Iracondo e testardo, ma vero e schietto come un bambino, fino all’ultimo, scrisse che voleva essere messo nella bara con la giacca da caccia, la borsa da falconiere, il suo logoro e gli stivali ai piedi. E così fu.

La sua ultima pellegrina gli sopravvisse per anni ancora.

Non mi ha insegnato, Nino, a volare alti i falchi o a fare tornare al guanto l’astore da lontano, la sua emotività gli faceva vivere le vita e la Falconeria più con il cuore che con la razionalità, ma mi ha mostrato, semplicemente vivendo, che cos’è una passione vera.

Conservo gelosamente le lettere originali della sua corrispondenza con il Dott. Ernesto Coppaloni, grande cinofilo, selettore di pointers con l’affisso “Della Gaia”, che all’inizio del ‘900 praticava la Falconeria nelle pianure padane e che casualmente entrò in contatto epistolare con Ghia appena finita la guerra.

Nino si era trasferito a Genova e Coppaloni prendeva il traghetto per andare in Sardegna ad allenare i cani sulle rosse e sui beccaccini, così si incontrarono e nacque un’amicizia forte, che mai passò al darsi del “tu”, ma che era intrisa di un rispetto reciproco ed una complicità impossibili da ripetere ai giorni nostri, imbrigliati come siamo dalle frenetiche comunicazioni telematiche. Altri tempi?

Forse altre persone…

Questa è la storia e l’essenza della Falconeria che intendo io, non per le sdolcinature dei ricordi, ma per il valore reale degli obbiettivi raggiunti con partecipazione e sacrificio.

La Falconeria?

Che senso ha?
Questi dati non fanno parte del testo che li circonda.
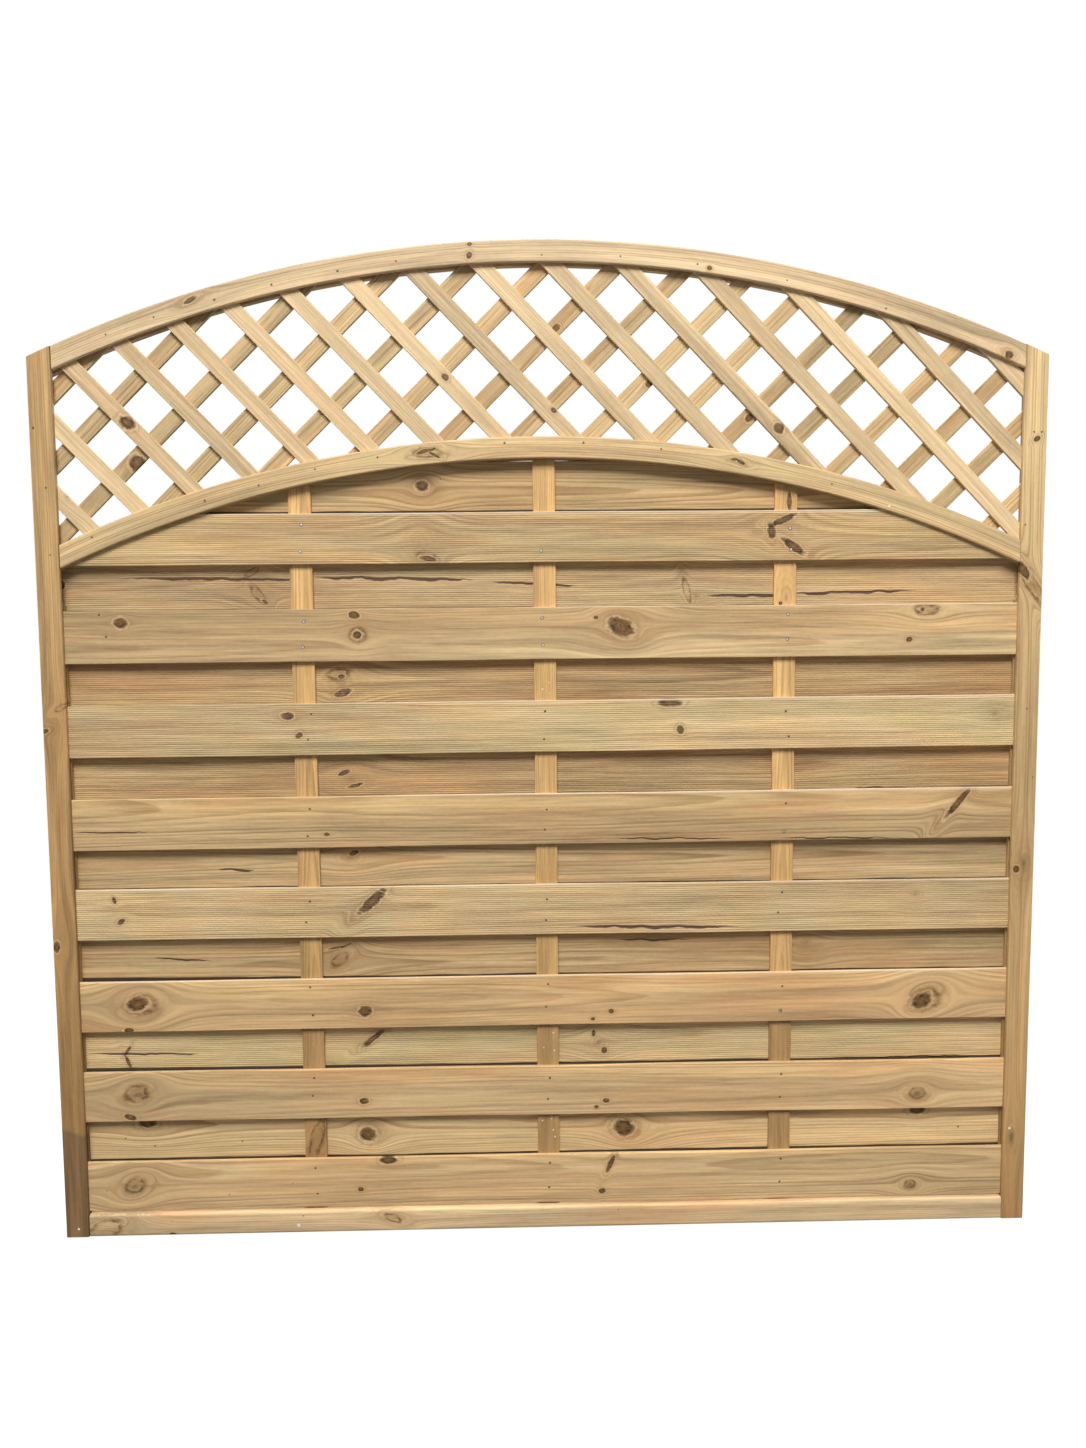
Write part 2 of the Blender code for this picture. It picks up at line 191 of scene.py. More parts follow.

Che cos’è, esattamente…?

Artigianato o arte?

Spero più avanti di riuscire a dare un’idea della parte “artigianale” della Falconeria, parlando dei falchi, degli strumenti, dei metodi di addestramento e caccia, delle leggi e magari di episodi vissuti, ma per quanto riguarda la parte interiore, “artistica”…, lascio ad ognuno le proprie emozioni.